--- Extracted data ---
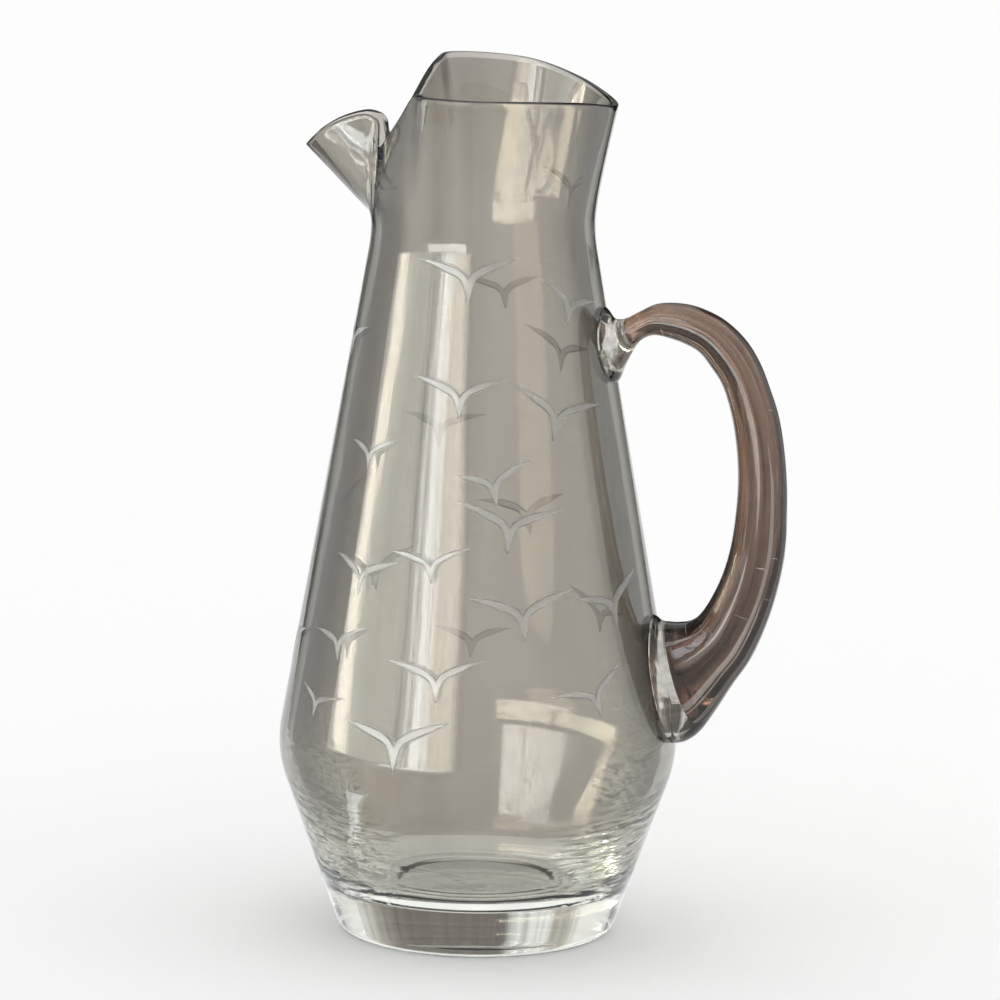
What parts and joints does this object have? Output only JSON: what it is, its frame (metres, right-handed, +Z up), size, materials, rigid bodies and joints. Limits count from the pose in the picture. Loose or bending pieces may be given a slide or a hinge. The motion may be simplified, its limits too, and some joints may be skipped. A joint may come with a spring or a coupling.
{
  "type": "cocktail pitcher",
  "caption": "Blown glass cocktail pitcher: thick base, tall tapering body, flared collar, pinched pouring spout, and an applied handle of tinted glass cased in clear.",
  "frame": {"origin": "centre of the ground base, on the table", "axes": "+Z up the pitcher, +X towards the handle, -X towards the spout"},
  "size_m": [0.1594, 0.1242, 0.2726],
  "materials": {
    "clear_glass": "clear blown glass with a faint grey tone",
    "casing_glass": "clear glass drawn over the tinted rod",
    "rose_glass": "rose brown tinted glass"
  },
  "bodies": {
    "root": {"body": "clear_glass", "handle_casing": "casing_glass", "handle_core": "rose_glass"}
  },
  "joints": []
}
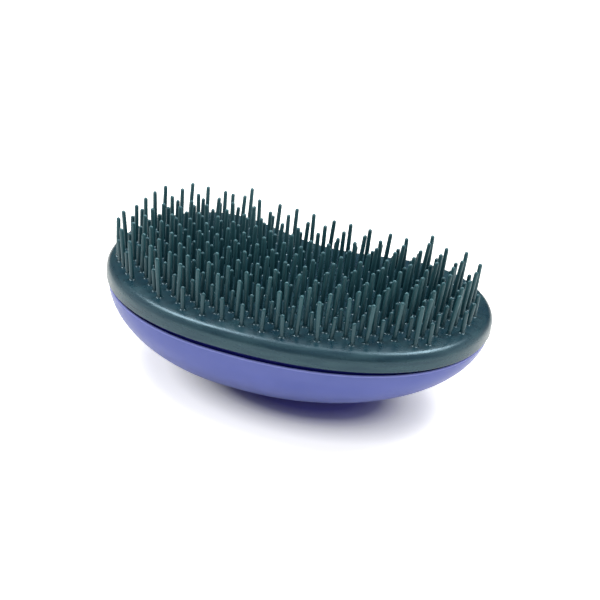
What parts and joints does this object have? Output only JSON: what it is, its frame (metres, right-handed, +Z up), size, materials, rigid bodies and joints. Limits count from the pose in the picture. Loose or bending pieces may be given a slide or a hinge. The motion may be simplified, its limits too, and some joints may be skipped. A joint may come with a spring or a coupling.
{
  "type": "palm-held detangling brush",
  "caption": "Kidney-shaped detangling hair brush held in the palm: a hollow domed back shell snapped to a pad with long and short flexible teeth.",
  "frame": {"origin": "bottom centre of the bounding box, level with the small flat on the crown of the dome that the brush rests on", "axes": "+X along the brush's length, +Y towards the long side with the waist, +Z up through the teeth"},
  "size_m": [0.115, 0.0766, 0.0423],
  "materials": {
    "back_shell": "periwinkle violet moulded plastic with a soft satin gloss",
    "tooth_pad": "dark teal flexible moulded plastic with a fine matt surface"
  },
  "bodies": {
    "root": {"back_shell": "back_shell", "tooth_pad": "tooth_pad"}
  },
  "joints": []
}
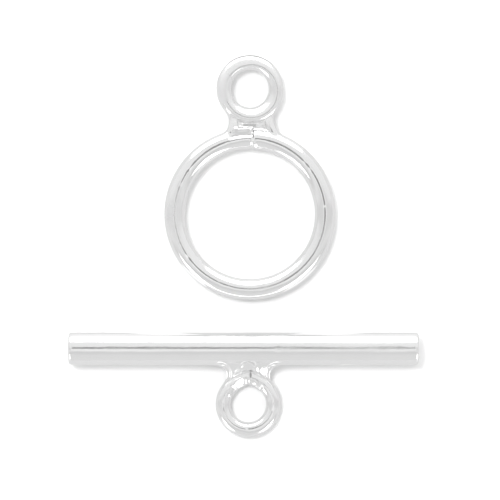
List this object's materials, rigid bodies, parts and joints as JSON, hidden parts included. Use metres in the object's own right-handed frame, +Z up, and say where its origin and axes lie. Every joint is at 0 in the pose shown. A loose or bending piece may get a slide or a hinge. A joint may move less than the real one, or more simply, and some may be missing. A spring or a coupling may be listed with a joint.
{
  "type": "toggle clasp",
  "caption": "Polished silver toggle clasp: a round-wire hoop with a soldered link loop, and a straight round bar with a link loop soldered near its middle.",
  "frame": {"origin": "on the surface that both halves lie on, under the middle of the clasp's whole extent", "axes": "+X along the bar, +Y from the bar half to the ring half, +Z up off the surface"},
  "size_m": [0.0226, 0.0246, 0.0021],
  "materials": {
    "polished_silver": "bright polished silver, slightly wavy from hand polishing, with soft solder flares"
  },
  "bodies": {
    "root": {"toggle_ring": "polished_silver", "toggle_bar": "polished_silver"}
  },
  "joints": []
}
---
● Exercise directions
From the listing above, extract every line exactly as it stands.

● Solution to the exercise
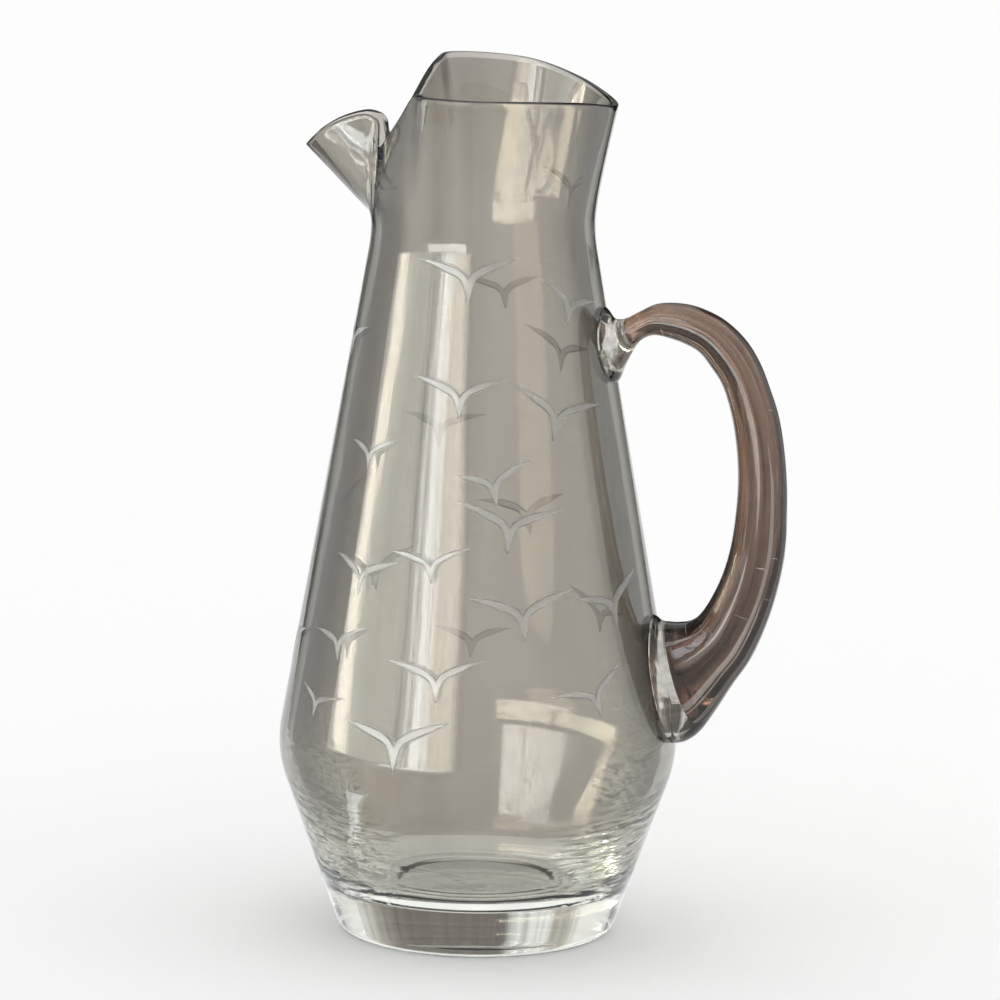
What parts and joints does this object have? Output only JSON: what it is, its frame (metres, right-handed, +Z up), size, materials, rigid bodies and joints. Limits count from the pose in the picture. Loose or bending pieces may be given a slide or a hinge. The motion may be simplified, its limits too, and some joints may be skipped. A joint may come with a spring or a coupling.
{
  "type": "cocktail pitcher",
  "caption": "Blown glass cocktail pitcher: thick base, tall tapering body, flared collar, pinched pouring spout, and an applied handle of tinted glass cased in clear.",
  "frame": {"origin": "centre of the ground base, on the table", "axes": "+Z up the pitcher, +X towards the handle, -X towards the spout"},
  "size_m": [0.1594, 0.1242, 0.2726],
  "materials": {
    "clear_glass": "clear blown glass with a faint grey tone",
    "casing_glass": "clear glass drawn over the tinted rod",
    "rose_glass": "rose brown tinted glass"
  },
  "bodies": {
    "root": {"body": "clear_glass", "handle_casing": "casing_glass", "handle_core": "rose_glass"}
  },
  "joints": []
}
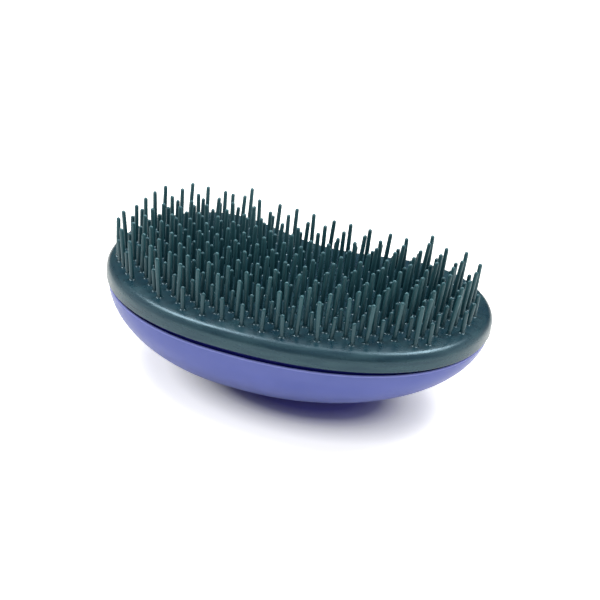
What parts and joints does this object have? Output only JSON: what it is, its frame (metres, right-handed, +Z up), size, materials, rigid bodies and joints. Limits count from the pose in the picture. Loose or bending pieces may be given a slide or a hinge. The motion may be simplified, its limits too, and some joints may be skipped. A joint may come with a spring or a coupling.
{
  "type": "palm-held detangling brush",
  "caption": "Kidney-shaped detangling hair brush held in the palm: a hollow domed back shell snapped to a pad with long and short flexible teeth.",
  "frame": {"origin": "bottom centre of the bounding box, level with the small flat on the crown of the dome that the brush rests on", "axes": "+X along the brush's length, +Y towards the long side with the waist, +Z up through the teeth"},
  "size_m": [0.115, 0.0766, 0.0423],
  "materials": {
    "back_shell": "periwinkle violet moulded plastic with a soft satin gloss",
    "tooth_pad": "dark teal flexible moulded plastic with a fine matt surface"
  },
  "bodies": {
    "root": {"back_shell": "back_shell", "tooth_pad": "tooth_pad"}
  },
  "joints": []
}
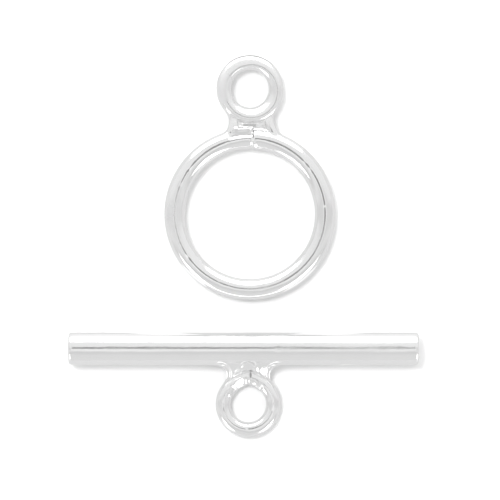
List this object's materials, rigid bodies, parts and joints as JSON, hidden parts included. Use metres in the object's own right-handed frame, +Z up, and say where its origin and axes lie. Every joint is at 0 in the pose shown. A loose or bending piece may get a slide or a hinge. A joint may move less than the real one, or more simply, and some may be missing. A spring or a coupling may be listed with a joint.
{
  "type": "toggle clasp",
  "caption": "Polished silver toggle clasp: a round-wire hoop with a soldered link loop, and a straight round bar with a link loop soldered near its middle.",
  "frame": {"origin": "on the surface that both halves lie on, under the middle of the clasp's whole extent", "axes": "+X along the bar, +Y from the bar half to the ring half, +Z up off the surface"},
  "size_m": [0.0226, 0.0246, 0.0021],
  "materials": {
    "polished_silver": "bright polished silver, slightly wavy from hand polishing, with soft solder flares"
  },
  "bodies": {
    "root": {"toggle_ring": "polished_silver", "toggle_bar": "polished_silver"}
  },
  "joints": []
}